Because the market is filled with oversold OVZ boxes.


----------



## maounique (Jan 31, 2014)

It is alive and well, thank you for asking !

Prometeus just launched XenPower and was a smashing success even tho it is Xen-PV and we get tons of questions if windows ISOs are available...

I am sure the 4.4 version of it will also be a smashing hit, I just hope it gets available for commercial implementations sooner rather than later. I will be pushing for it, you can bet on that.


----------



## TruvisT (Jan 31, 2014)

We still use XEN


----------



## kaniini (Jan 31, 2014)

All of our virtualization stuff is based on Xen...


----------



## tchen (Jan 31, 2014)

Mao_Member_no_signature said:


> It is alive and well, thank you for asking !
> 
> Prometeus just launched XenPower and was a smashing success even tho it is Xen-PV and we get tons of questions if windows ISOs are available...
> 
> I am sure the 4.4 version of it will also be a smashing hit, I just hope it gets available for commercial implementations sooner rather than later. I will be pushing for it, you can bet on that.

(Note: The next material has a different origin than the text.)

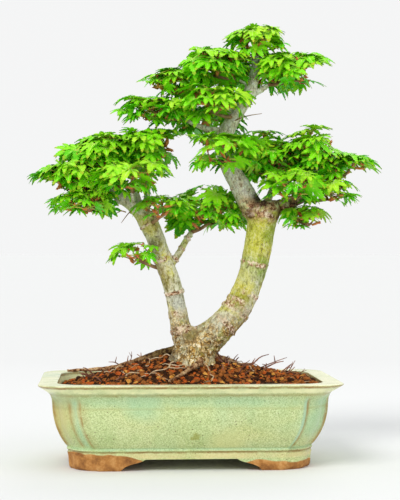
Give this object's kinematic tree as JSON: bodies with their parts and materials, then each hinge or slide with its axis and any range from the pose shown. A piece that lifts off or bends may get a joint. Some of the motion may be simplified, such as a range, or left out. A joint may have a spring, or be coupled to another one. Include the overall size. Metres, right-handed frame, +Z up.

I'm actually surprised you didn't use Cloudstack with XCP.  Any reason for using KVM instead there?


----------



## maounique (Jan 31, 2014)

tchen said:


> I'm actually surprised you didn't use Cloudstack with XCP.  Any reason for using KVM instead there?


As you know XCP is discontinued since Citrix released the full version. 

I wanted to use Xen as it allows for both HVM and PV bt there were issues with this mixed environment and without it KVM was easier to do. At that time we were already late and needed something to work as fast as possible, after a few tests KVM worked with the billing module uncle wrote much easier too, so, that was it. It is more a matter of circumstances than choice.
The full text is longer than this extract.